Do this
Repeat exactly, please, the lines that begin at the start of the listing and end at the line holding "const REST_WEAR = 0.6;".

Given information

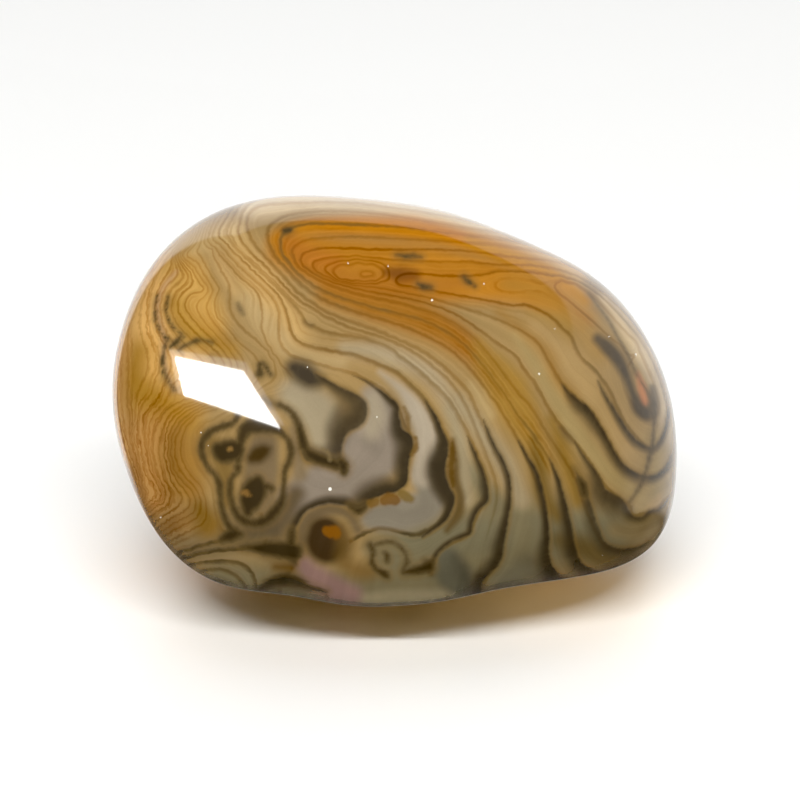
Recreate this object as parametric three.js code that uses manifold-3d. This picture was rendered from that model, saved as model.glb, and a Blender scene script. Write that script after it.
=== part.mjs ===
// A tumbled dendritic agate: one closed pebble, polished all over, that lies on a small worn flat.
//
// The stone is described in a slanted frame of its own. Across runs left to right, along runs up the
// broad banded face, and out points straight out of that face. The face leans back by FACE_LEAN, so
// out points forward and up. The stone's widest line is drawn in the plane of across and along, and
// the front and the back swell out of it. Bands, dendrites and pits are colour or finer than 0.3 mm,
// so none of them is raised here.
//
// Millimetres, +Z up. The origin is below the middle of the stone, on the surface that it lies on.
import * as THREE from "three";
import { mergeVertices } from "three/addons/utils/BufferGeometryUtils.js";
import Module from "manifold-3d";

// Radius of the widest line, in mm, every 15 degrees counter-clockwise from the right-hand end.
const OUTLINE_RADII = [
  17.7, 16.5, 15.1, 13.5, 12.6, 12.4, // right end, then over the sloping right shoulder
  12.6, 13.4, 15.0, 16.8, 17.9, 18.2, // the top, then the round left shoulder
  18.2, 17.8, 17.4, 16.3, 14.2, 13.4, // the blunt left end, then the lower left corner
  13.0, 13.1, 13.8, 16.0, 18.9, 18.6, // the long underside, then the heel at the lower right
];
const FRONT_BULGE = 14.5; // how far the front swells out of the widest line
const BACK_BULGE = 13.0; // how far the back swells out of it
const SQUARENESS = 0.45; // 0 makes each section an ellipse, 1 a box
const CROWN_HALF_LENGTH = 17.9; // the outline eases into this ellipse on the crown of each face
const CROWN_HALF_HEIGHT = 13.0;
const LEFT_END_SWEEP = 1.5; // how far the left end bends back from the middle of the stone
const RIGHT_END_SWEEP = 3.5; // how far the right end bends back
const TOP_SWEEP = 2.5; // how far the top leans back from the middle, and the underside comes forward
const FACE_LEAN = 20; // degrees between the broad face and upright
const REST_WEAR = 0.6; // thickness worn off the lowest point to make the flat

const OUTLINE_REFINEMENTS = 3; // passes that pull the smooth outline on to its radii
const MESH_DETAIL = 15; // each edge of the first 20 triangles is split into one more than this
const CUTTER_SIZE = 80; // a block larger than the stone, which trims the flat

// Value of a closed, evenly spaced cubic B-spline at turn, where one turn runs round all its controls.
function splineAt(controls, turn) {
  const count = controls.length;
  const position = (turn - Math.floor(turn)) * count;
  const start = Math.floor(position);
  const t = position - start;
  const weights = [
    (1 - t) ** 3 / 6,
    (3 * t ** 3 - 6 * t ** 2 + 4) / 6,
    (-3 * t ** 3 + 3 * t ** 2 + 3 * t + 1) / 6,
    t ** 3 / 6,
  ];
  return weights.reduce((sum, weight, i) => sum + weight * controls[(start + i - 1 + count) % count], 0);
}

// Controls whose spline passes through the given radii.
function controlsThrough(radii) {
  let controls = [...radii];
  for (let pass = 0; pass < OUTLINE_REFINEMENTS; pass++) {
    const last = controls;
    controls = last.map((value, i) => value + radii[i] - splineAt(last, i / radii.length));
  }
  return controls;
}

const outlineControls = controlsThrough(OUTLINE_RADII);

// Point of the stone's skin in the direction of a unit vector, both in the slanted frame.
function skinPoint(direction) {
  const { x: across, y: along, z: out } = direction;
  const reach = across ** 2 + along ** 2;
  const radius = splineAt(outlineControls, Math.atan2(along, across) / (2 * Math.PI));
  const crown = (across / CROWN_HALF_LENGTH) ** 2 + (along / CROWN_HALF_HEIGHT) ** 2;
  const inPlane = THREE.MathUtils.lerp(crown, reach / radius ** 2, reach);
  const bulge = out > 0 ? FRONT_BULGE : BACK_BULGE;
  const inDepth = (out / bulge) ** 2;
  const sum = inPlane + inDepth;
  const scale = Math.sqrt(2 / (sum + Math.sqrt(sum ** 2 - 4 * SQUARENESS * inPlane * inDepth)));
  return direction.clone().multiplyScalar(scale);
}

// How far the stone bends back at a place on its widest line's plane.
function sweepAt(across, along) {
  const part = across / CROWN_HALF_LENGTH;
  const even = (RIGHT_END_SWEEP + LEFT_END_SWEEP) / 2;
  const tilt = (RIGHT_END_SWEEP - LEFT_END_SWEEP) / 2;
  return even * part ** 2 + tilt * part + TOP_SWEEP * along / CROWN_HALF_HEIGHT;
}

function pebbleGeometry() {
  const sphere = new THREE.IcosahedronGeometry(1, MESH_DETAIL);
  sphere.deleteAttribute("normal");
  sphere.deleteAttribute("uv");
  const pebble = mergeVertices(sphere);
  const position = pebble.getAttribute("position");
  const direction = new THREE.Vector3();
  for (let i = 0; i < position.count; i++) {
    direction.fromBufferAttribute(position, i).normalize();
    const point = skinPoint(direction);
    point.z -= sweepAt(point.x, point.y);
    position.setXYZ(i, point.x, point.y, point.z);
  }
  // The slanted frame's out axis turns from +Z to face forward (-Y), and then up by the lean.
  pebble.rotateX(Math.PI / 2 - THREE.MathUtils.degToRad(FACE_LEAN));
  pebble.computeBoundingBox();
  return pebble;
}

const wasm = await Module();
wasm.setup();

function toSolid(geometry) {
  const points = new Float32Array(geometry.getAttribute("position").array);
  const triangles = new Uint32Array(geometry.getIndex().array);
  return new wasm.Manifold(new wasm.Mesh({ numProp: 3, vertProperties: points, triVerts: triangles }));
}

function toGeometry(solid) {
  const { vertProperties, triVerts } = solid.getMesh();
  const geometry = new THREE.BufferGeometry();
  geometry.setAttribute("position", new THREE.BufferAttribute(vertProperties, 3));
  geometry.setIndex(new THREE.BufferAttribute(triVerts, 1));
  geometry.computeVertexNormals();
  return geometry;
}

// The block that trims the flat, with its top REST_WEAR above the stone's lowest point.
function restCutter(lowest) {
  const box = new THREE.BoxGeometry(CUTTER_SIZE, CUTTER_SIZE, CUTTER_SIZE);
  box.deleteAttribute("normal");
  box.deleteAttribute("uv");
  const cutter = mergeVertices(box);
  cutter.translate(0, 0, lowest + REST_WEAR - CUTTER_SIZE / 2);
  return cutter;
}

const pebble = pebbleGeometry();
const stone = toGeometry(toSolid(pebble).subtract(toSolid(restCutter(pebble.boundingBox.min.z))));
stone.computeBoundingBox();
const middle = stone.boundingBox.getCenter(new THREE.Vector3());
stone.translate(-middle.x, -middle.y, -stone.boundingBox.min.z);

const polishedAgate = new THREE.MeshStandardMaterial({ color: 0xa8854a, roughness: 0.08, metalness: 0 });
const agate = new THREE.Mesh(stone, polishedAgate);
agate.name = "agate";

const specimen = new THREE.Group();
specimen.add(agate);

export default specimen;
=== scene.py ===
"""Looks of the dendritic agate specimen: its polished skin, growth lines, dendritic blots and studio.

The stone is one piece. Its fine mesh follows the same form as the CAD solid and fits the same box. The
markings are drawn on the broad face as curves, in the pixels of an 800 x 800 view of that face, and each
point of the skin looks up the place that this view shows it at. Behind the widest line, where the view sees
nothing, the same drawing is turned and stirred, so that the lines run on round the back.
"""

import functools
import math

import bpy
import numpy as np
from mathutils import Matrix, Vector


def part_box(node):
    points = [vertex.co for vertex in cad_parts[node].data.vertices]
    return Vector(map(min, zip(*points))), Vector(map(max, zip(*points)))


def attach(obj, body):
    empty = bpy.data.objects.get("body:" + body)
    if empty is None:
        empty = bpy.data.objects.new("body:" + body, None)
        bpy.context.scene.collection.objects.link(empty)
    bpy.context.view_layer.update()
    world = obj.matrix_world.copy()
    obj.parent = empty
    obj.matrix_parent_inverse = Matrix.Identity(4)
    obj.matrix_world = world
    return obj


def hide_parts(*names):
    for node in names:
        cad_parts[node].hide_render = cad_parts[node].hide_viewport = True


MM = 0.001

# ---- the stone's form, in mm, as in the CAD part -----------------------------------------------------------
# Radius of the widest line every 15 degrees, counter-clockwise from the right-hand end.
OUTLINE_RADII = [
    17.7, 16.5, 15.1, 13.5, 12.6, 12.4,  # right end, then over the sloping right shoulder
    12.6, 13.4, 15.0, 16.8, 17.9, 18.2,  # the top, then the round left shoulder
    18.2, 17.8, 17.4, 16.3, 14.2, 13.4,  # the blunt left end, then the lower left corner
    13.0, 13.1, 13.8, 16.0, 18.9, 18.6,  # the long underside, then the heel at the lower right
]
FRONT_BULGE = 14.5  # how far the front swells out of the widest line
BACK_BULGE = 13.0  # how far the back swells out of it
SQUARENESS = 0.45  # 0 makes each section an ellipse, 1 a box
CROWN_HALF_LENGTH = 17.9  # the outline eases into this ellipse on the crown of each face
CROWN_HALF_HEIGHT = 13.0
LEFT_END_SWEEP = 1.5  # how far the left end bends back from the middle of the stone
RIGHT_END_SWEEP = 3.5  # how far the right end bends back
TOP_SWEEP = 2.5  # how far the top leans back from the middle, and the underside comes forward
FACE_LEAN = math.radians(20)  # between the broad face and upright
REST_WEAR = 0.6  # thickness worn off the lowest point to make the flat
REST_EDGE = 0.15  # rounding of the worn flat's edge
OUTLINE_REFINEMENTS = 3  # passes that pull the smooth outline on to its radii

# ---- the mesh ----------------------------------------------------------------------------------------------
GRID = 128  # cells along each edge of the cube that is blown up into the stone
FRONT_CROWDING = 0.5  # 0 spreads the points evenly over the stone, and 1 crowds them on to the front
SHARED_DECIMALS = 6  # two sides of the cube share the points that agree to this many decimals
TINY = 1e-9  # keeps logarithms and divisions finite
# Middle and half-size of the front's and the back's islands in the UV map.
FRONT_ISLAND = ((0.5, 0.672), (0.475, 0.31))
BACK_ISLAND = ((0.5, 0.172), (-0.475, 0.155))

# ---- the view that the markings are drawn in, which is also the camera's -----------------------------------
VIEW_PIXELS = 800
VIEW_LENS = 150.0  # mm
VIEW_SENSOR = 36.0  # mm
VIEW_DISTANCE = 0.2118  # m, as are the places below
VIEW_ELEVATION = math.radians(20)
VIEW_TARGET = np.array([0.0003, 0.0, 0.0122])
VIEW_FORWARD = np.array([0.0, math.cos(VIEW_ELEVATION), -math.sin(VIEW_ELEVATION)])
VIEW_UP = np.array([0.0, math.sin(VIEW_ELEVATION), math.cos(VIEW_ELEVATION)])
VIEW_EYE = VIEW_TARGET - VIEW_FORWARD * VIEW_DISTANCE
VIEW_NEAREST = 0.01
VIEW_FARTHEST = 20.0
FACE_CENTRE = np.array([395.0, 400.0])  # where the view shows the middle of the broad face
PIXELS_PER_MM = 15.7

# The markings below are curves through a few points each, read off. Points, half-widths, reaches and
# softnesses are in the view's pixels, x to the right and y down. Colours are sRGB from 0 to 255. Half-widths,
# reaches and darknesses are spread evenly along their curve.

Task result
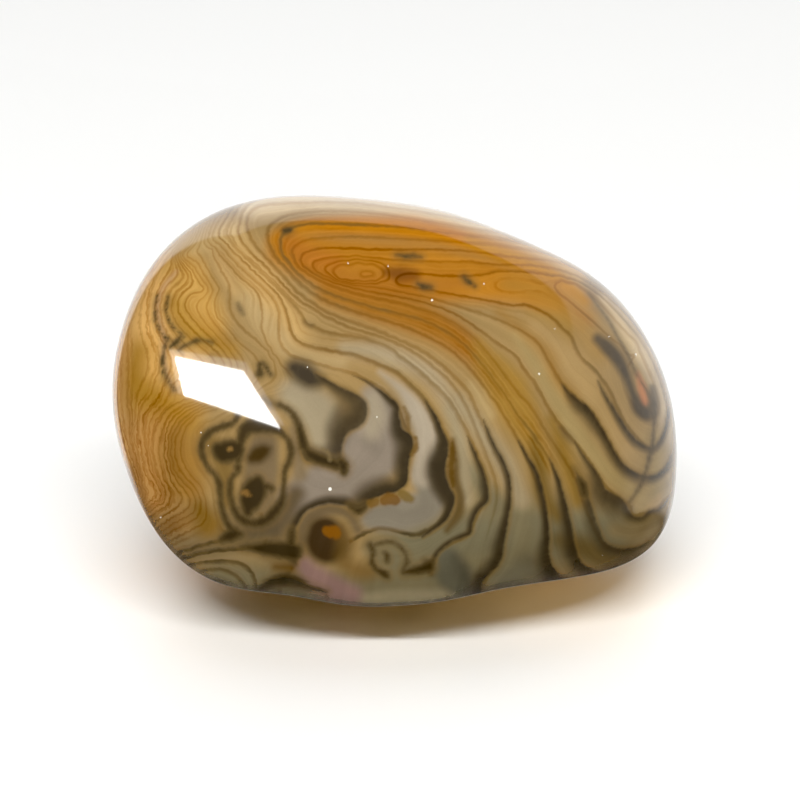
Recreate this object as parametric three.js code that uses manifold-3d. This picture was rendered from that model, saved as model.glb, and a Blender scene script. Write that script after it.
=== part.mjs ===
// A tumbled dendritic agate: one closed pebble, polished all over, that lies on a small worn flat.
//
// The stone is described in a slanted frame of its own. Across runs left to right, along runs up the
// broad banded face, and out points straight out of that face. The face leans back by FACE_LEAN, so
// out points forward and up. The stone's widest line is drawn in the plane of across and along, and
// the front and the back swell out of it. Bands, dendrites and pits are colour or finer than 0.3 mm,
// so none of them is raised here.
//
// Millimetres, +Z up. The origin is below the middle of the stone, on the surface that it lies on.
import * as THREE from "three";
import { mergeVertices } from "three/addons/utils/BufferGeometryUtils.js";
import Module from "manifold-3d";

// Radius of the widest line, in mm, every 15 degrees counter-clockwise from the right-hand end.
const OUTLINE_RADII = [
  17.7, 16.5, 15.1, 13.5, 12.6, 12.4, // right end, then over the sloping right shoulder
  12.6, 13.4, 15.0, 16.8, 17.9, 18.2, // the top, then the round left shoulder
  18.2, 17.8, 17.4, 16.3, 14.2, 13.4, // the blunt left end, then the lower left corner
  13.0, 13.1, 13.8, 16.0, 18.9, 18.6, // the long underside, then the heel at the lower right
];
const FRONT_BULGE = 14.5; // how far the front swells out of the widest line
const BACK_BULGE = 13.0; // how far the back swells out of it
const SQUARENESS = 0.45; // 0 makes each section an ellipse, 1 a box
const CROWN_HALF_LENGTH = 17.9; // the outline eases into this ellipse on the crown of each face
const CROWN_HALF_HEIGHT = 13.0;
const LEFT_END_SWEEP = 1.5; // how far the left end bends back from the middle of the stone
const RIGHT_END_SWEEP = 3.5; // how far the right end bends back
const TOP_SWEEP = 2.5; // how far the top leans back from the middle, and the underside comes forward
const FACE_LEAN = 20; // degrees between the broad face and upright
const REST_WEAR = 0.6; // thickness worn off the lowest point to make the flat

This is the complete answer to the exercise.